Прочитав бумагу, в коей значилось, что солдат Зиновий Литвин по болезни признан негодным к военной службе, воинский начальник уставился с недоумением на вновь прибывшего. Никак не смахивал тот на больного и немощного… Тут следовало разобраться по существу. И воинский начальник приказал снова направить Зиновия Литвина на комиссию.
Зиновий не на шутку обеспокоился. Не столько за себя, сколько за врачей, оставшихся в далеком Термезе. Как оказалось, беспокоился напрасно. Коломенские врачи правильно поняли врачей термезских и подтвердили заключение о непригодности к военной службе.
Тетя Настя встретила Зиновия как родного, а когда увидела, какой пригожий бухарский полушалок привезен ей в подарок, то и вовсе расцвела. О том, что жить будет у них, и слова не было сказано: ни к чему слова, когда и так все понятно.
А на следующий день Зиновий отправился подыскивать себе работу. После довольно продолжительного размышления решил для начала зайти в мастерскую Андрея Силыча Старовойтова. Не сразу решился идти потому, что не забыл еще, с какими муками отдирал себя от Кати Старовойтовой… и неизвестно еще, осилил бы себя или нет…
Но, поразмыслив, рассудил: прошло без малого пять лет. Ни одной весточки о себе не подал, так что, скорее всего, его и не числят больше на этом свете… А Катенька… Катенька давно уже не Старовойтова, и опасаться либо остерегаться ни ее, ни себя нет никакой причины…
Вот и знакомая улица. Те же одноэтажные домишки, та же афишная тумба на перекрестке, залепленная давними, пожелтевшими от дождей и солнца афишками. Вот и знакомый домик с тесовой крышей. И все та же вывеска: «Слесарных, жестяных и медных дел мастер», надпись на которой надо было уже не читать, а скорее угадывать.
Толкнул дверь, вошел в мастерскую. Те же груды рухляди на верстаке и на полу. А вот Андрей Силыч уже не тот, постарел заметно. И не в том дело, что обзавелся седой козлиной бородкой, а усох весь — и телом, и лицом. Рубаха болтается словно с чужого плеча, и на лице один нос остался.
А принял Андрей Силыч Зиновия не просто приветливо, а душевно. Не дожидаясь просьб, работу сам предложил и домой на обед повел.
Зиновий не стал отказываться: принял приглашение с большой охотой. Но когда, миновав знакомые сенцы, взялся рукой за дверную скобу, словно споткнулся и почувствовал, как екнуло сердце. Что как на пороге Катенька?..
Катеньни в доме не было. И за обеденным столом тоже.
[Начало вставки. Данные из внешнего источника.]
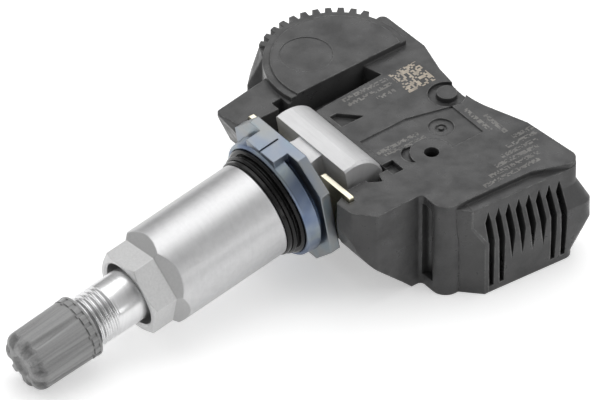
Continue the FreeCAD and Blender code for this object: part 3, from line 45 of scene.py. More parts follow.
# The valve's directions, from its joints: along the cross-bar, upright, and outward along the stem
JOINTS = {joint["name"]: joint for joint in frame["joints"]}
SWIVEL = Vector(JOINTS["valve_swivel"]["pos_m"])
SIDE = Vector(JOINTS["valve_swivel"]["axis"])
ALONG = Vector(JOINTS["nut_travel"]["axis"])
UPRIGHT = ALONG.cross(SIDE)
DROOP = math.asin(-ALONG.z)

# From the valve's own place, whose z runs outward along the stem, to the row frame
VALVE = Matrix((SIDE, UPRIGHT, ALONG)).transposed().to_4x4()
VALVE.translation = SWIVEL


def reach(node):
    """Lowest and highest place of a node along the valve, in millimetres from the swivel axis."""
    places = [(vertex.co - SWIVEL).dot(ALONG) / MM for vertex in frame["nodes"][node].data.vertices]
    return min(places), max(places)


# Shader graphs

# Turns of a texture: level with the housing, or down along the valve
LEVEL = (0.0, 0.0, 0.0)
TILTED = (DROOP, 0.0, 0.0)
# Rays that a rounded edge or a shaded hollow takes
EDGE_SAMPLES = 6
# Edges that turn by more than this are sharp, on the CAD nodes and on the scene's own pieces
NODE_CREASE, PIECE_CREASE = math.radians(24.0), math.radians(32.0)


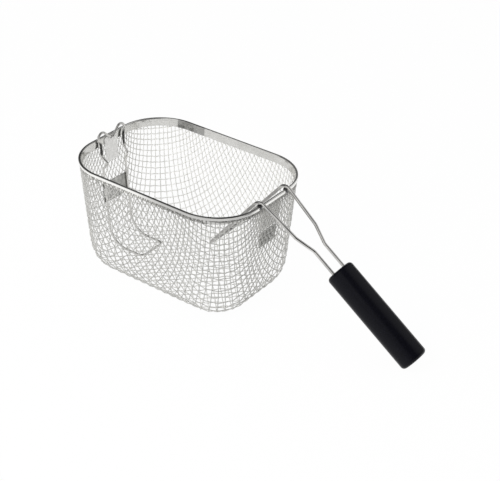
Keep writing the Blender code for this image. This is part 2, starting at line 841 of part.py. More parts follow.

А Дарья Степановна непритворно обрадовалась, засуетилась, не знала, чем и попотчевать.
За обедом пришлось Зиновию поведать о своих подневольных странствиях из города в город, о службе солдатской в далеких диковинных краях на берегу Амударьи, которая рыщет по песчаной степи, то и дело меняя свое русло.
— А что же весточки ни одной не послал? — спросила Дарья Степановна.
Зиновий посмотрел ей в глаза, усмехнулся невесело:
— Сперва гоняли меня, как бродячую собаку, с места на место. Сегодня в Рязани, завтра в Тамбове… А когда попал на афганскую границу, так порешил, что обратной дороги не будет… Чего уж об этом весточки слать?..
— Однако выбрался, — сказала Дарья Степановна.
— Хорошие люди помогли, — объяснил Зиновий. — Спасли, можно сказать. Если бы не они…
О Катеньке не было сказано ни слова. И он не спросил. И они, ни Андрей Силыч, ни Дарья Степановна, ни единого раза о ней не помянули.